> _The task_
Every line of the data must be copied exactly.

> _Available data_
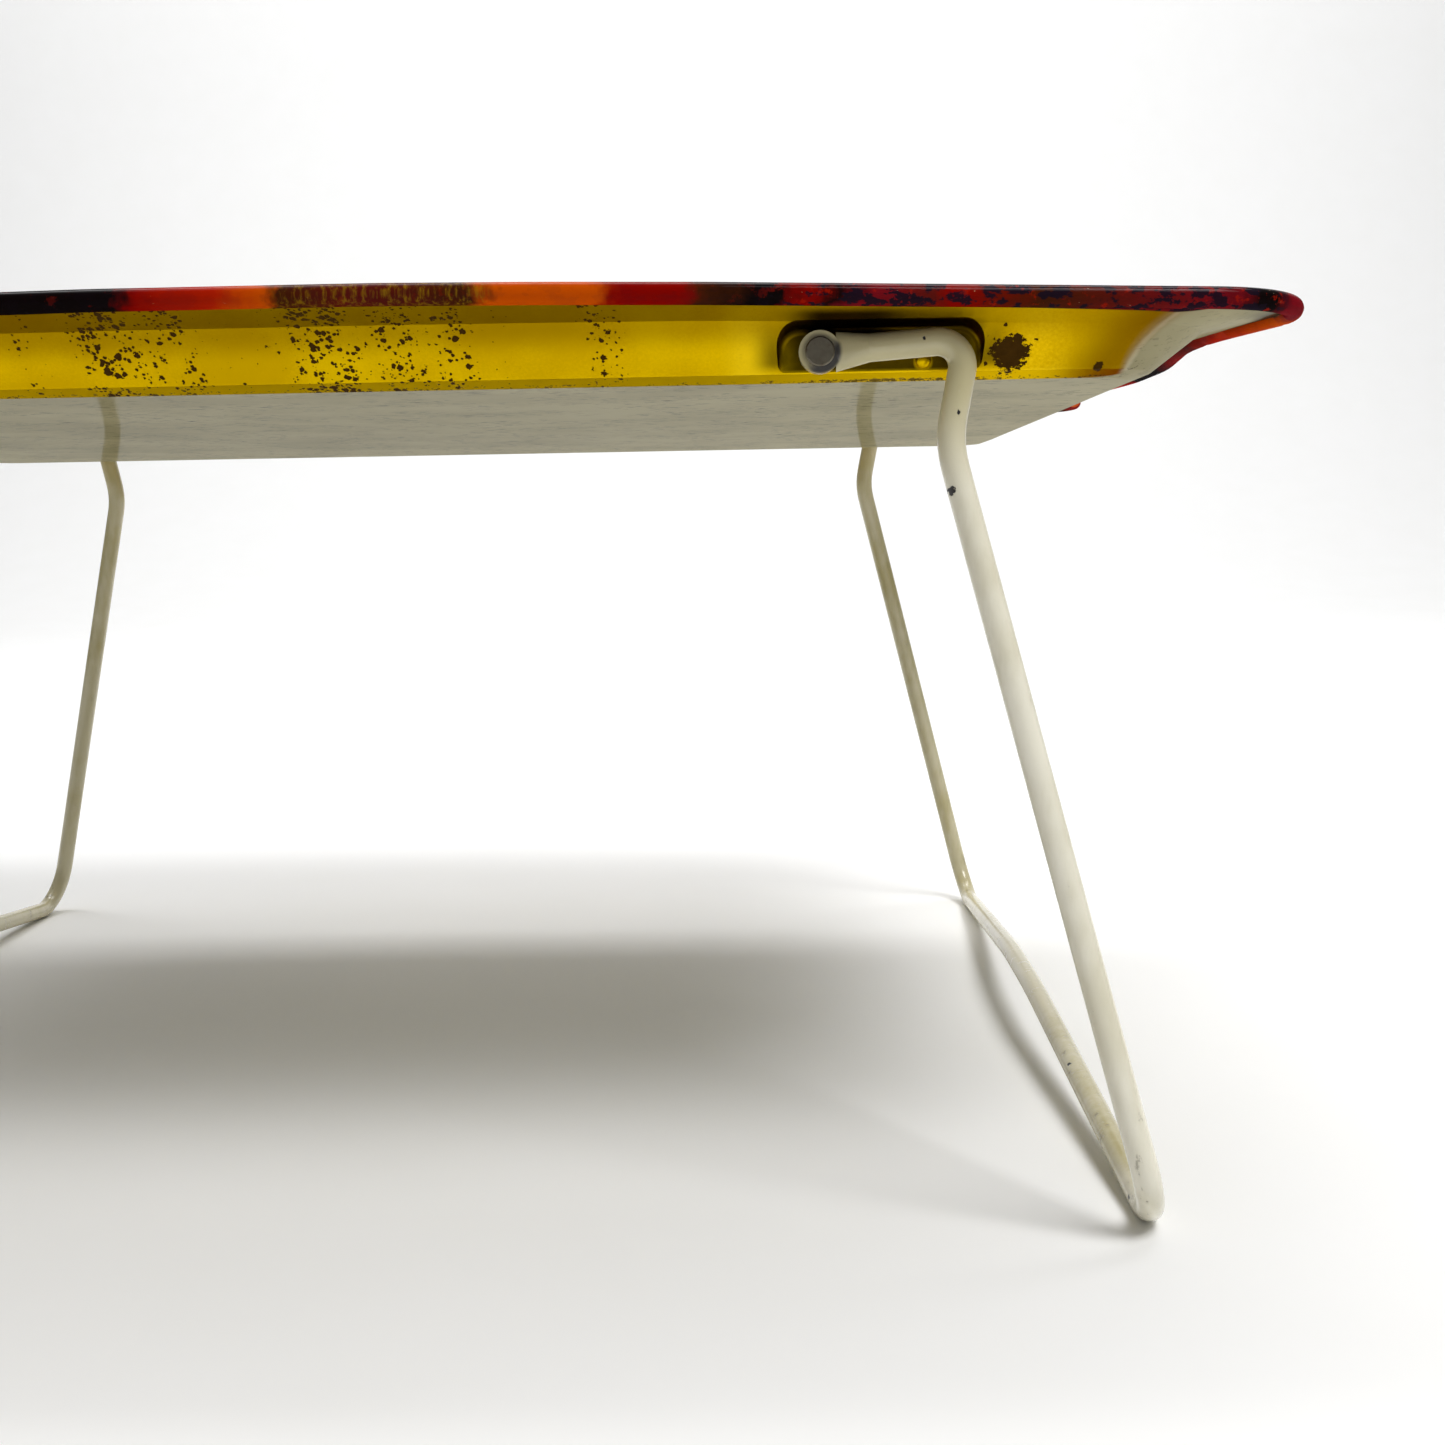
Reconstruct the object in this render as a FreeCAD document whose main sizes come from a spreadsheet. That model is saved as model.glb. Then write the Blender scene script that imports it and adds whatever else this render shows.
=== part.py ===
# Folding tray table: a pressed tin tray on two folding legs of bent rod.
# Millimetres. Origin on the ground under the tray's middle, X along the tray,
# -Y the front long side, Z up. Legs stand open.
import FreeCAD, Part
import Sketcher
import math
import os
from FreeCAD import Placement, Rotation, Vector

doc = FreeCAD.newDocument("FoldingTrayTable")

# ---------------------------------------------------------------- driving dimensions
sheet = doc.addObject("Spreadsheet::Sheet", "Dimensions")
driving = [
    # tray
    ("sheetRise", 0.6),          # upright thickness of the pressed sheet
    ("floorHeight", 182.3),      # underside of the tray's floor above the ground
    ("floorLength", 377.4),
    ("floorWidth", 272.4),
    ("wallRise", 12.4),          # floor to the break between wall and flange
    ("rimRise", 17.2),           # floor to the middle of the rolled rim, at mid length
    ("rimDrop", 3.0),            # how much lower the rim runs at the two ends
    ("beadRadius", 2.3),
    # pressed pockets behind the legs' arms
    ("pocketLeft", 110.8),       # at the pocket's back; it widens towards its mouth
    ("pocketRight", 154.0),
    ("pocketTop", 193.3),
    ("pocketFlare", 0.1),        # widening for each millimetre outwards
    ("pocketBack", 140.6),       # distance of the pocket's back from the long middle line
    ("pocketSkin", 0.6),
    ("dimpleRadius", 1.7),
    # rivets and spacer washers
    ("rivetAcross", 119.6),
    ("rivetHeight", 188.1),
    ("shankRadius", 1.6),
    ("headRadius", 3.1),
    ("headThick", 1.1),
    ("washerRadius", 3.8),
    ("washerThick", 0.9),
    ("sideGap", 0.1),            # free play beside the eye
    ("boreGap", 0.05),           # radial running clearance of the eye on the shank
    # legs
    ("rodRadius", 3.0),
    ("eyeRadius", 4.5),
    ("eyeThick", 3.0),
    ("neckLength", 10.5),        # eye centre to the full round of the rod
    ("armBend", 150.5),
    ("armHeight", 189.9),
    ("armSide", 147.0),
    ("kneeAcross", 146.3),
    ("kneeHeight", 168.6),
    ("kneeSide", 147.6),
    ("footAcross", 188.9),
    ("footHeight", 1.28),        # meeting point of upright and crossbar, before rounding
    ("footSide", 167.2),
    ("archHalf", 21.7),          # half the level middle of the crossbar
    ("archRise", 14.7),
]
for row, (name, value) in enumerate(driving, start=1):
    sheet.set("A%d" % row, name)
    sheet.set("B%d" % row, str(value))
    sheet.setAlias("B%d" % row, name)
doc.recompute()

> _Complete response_
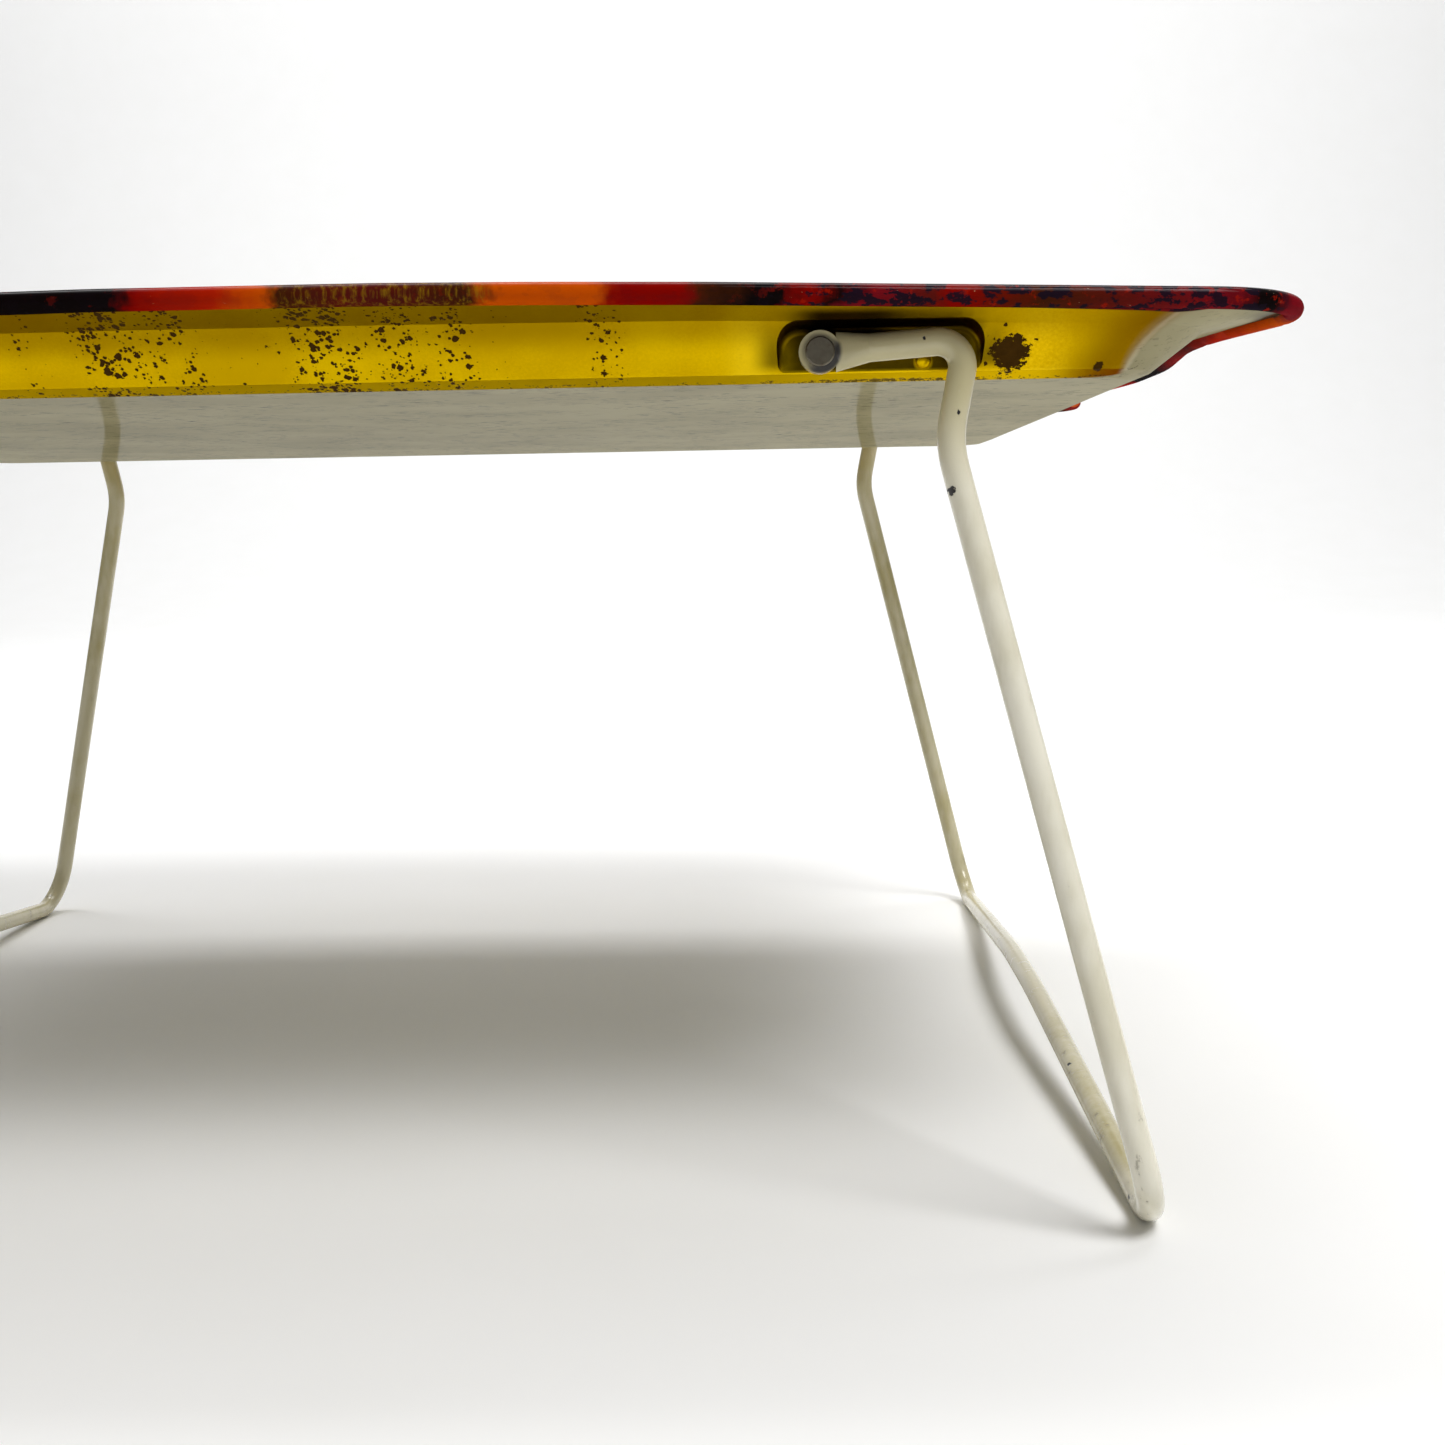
Reconstruct the object in this render as a FreeCAD document whose main sizes come from a spreadsheet. That model is saved as model.glb. Then write the Blender scene script that imports it and adds whatever else this render shows.
=== part.py ===
# Folding tray table: a pressed tin tray on two folding legs of bent rod.
# Millimetres. Origin on the ground under the tray's middle, X along the tray,
# -Y the front long side, Z up. Legs stand open.
import FreeCAD, Part
import Sketcher
import math
import os
from FreeCAD import Placement, Rotation, Vector

doc = FreeCAD.newDocument("FoldingTrayTable")

# ---------------------------------------------------------------- driving dimensions
sheet = doc.addObject("Spreadsheet::Sheet", "Dimensions")
driving = [
    # tray
    ("sheetRise", 0.6),          # upright thickness of the pressed sheet
    ("floorHeight", 182.3),      # underside of the tray's floor above the ground
    ("floorLength", 377.4),
    ("floorWidth", 272.4),
    ("wallRise", 12.4),          # floor to the break between wall and flange
    ("rimRise", 17.2),           # floor to the middle of the rolled rim, at mid length
    ("rimDrop", 3.0),            # how much lower the rim runs at the two ends
    ("beadRadius", 2.3),
    # pressed pockets behind the legs' arms
    ("pocketLeft", 110.8),       # at the pocket's back; it widens towards its mouth
    ("pocketRight", 154.0),
    ("pocketTop", 193.3),
    ("pocketFlare", 0.1),        # widening for each millimetre outwards
    ("pocketBack", 140.6),       # distance of the pocket's back from the long middle line
    ("pocketSkin", 0.6),
    ("dimpleRadius", 1.7),
    # rivets and spacer washers
    ("rivetAcross", 119.6),
    ("rivetHeight", 188.1),
    ("shankRadius", 1.6),
    ("headRadius", 3.1),
    ("headThick", 1.1),
    ("washerRadius", 3.8),
    ("washerThick", 0.9),
    ("sideGap", 0.1),            # free play beside the eye
    ("boreGap", 0.05),           # radial running clearance of the eye on the shank
    # legs
    ("rodRadius", 3.0),
    ("eyeRadius", 4.5),
    ("eyeThick", 3.0),
    ("neckLength", 10.5),        # eye centre to the full round of the rod
    ("armBend", 150.5),
    ("armHeight", 189.9),
    ("armSide", 147.0),
    ("kneeAcross", 146.3),
    ("kneeHeight", 168.6),
    ("kneeSide", 147.6),
    ("footAcross", 188.9),
    ("footHeight", 1.28),        # meeting point of upright and crossbar, before rounding
    ("footSide", 167.2),
    ("archHalf", 21.7),          # half the level middle of the crossbar
    ("archRise", 14.7),
]
for row, (name, value) in enumerate(driving, start=1):
    sheet.set("A%d" % row, name)
    sheet.set("B%d" % row, str(value))
    sheet.setAlias("B%d" % row, name)
doc.recompute()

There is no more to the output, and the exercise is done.